» **Records**
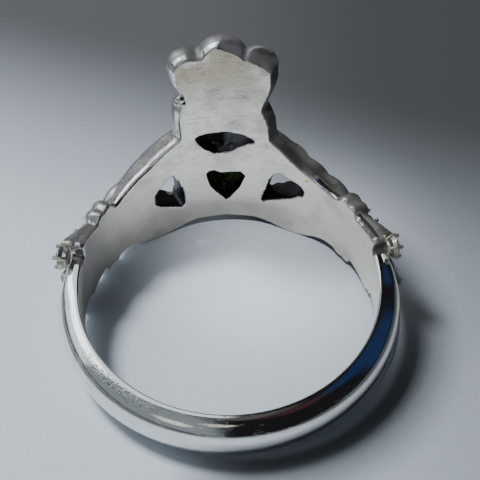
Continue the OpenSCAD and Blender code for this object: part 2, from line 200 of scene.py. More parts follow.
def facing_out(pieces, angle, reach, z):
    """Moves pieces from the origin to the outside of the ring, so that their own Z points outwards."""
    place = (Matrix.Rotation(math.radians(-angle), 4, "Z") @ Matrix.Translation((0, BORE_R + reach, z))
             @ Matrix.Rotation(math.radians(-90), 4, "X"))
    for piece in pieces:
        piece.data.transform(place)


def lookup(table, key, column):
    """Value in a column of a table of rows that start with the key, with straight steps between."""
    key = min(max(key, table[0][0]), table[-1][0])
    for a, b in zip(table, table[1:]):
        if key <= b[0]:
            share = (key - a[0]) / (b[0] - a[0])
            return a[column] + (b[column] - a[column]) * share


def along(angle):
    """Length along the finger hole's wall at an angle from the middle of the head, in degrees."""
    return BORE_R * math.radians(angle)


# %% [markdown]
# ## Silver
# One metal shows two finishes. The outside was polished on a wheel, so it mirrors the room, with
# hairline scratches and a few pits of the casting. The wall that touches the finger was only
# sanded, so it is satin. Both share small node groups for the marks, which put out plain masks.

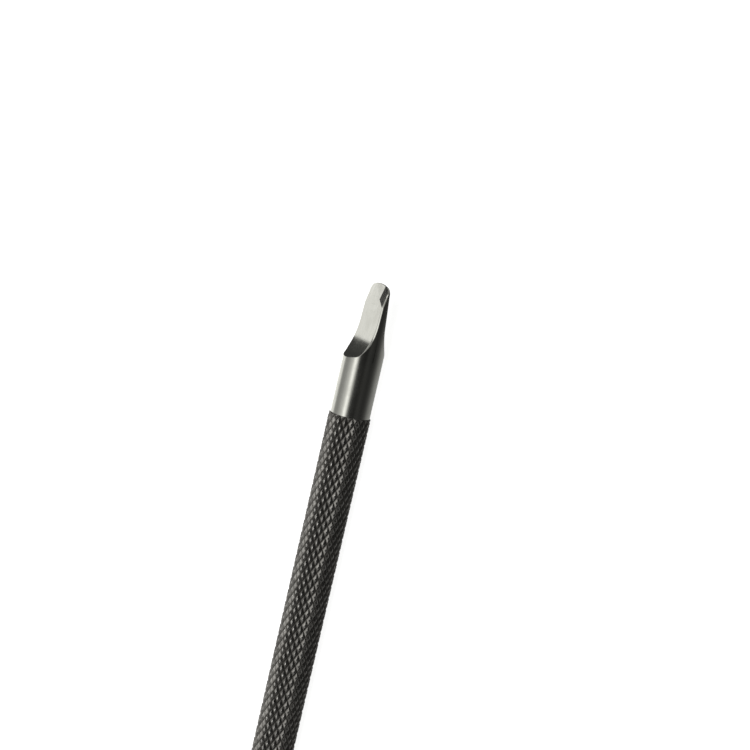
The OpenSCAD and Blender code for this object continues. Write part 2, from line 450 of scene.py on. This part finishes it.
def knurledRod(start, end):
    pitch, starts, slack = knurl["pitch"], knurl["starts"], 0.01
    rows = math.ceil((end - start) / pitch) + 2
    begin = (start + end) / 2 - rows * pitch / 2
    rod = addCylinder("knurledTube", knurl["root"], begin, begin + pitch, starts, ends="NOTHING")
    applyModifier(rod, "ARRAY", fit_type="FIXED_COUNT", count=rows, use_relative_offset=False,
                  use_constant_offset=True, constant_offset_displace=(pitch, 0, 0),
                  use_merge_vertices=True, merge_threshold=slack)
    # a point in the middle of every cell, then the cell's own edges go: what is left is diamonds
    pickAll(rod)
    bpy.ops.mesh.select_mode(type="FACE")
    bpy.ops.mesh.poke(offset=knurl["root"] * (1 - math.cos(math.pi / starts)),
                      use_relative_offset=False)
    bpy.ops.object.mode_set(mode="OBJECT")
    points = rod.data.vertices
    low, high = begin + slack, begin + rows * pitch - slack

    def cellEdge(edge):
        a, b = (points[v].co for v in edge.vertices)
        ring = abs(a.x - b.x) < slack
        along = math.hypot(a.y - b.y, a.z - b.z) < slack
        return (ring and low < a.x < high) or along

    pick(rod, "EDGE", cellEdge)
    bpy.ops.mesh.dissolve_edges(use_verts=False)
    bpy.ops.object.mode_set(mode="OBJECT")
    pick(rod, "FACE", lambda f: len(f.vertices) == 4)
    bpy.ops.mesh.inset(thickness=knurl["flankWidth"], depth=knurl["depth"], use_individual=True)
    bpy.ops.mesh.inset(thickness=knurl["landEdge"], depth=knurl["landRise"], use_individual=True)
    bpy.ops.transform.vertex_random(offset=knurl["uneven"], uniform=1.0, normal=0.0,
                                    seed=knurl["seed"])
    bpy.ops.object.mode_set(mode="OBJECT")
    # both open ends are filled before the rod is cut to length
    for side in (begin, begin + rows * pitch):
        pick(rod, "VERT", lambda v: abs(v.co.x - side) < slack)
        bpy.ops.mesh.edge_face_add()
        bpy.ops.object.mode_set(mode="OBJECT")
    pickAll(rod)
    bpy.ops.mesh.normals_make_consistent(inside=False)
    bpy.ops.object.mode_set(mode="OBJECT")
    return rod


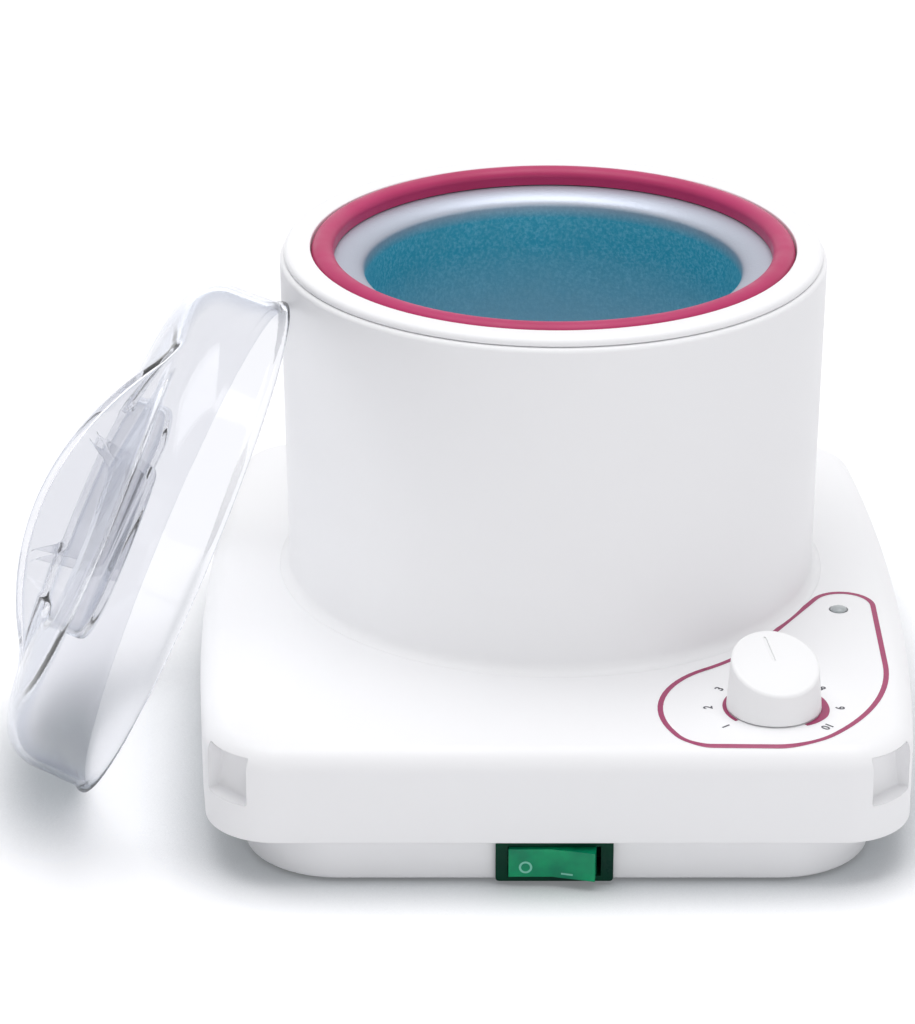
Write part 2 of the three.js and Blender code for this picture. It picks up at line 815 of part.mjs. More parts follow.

» **Problem requirements**
Which lines hold the word "Write"? Copy each of them from the records.

» **Worked solution**
The OpenSCAD and Blender code for this object continues. Write part 2, from line 450 of scene.py on. This part finishes it.
Write part 2 of the three.js and Blender code for this picture. It picks up at line 815 of part.mjs. More parts follow.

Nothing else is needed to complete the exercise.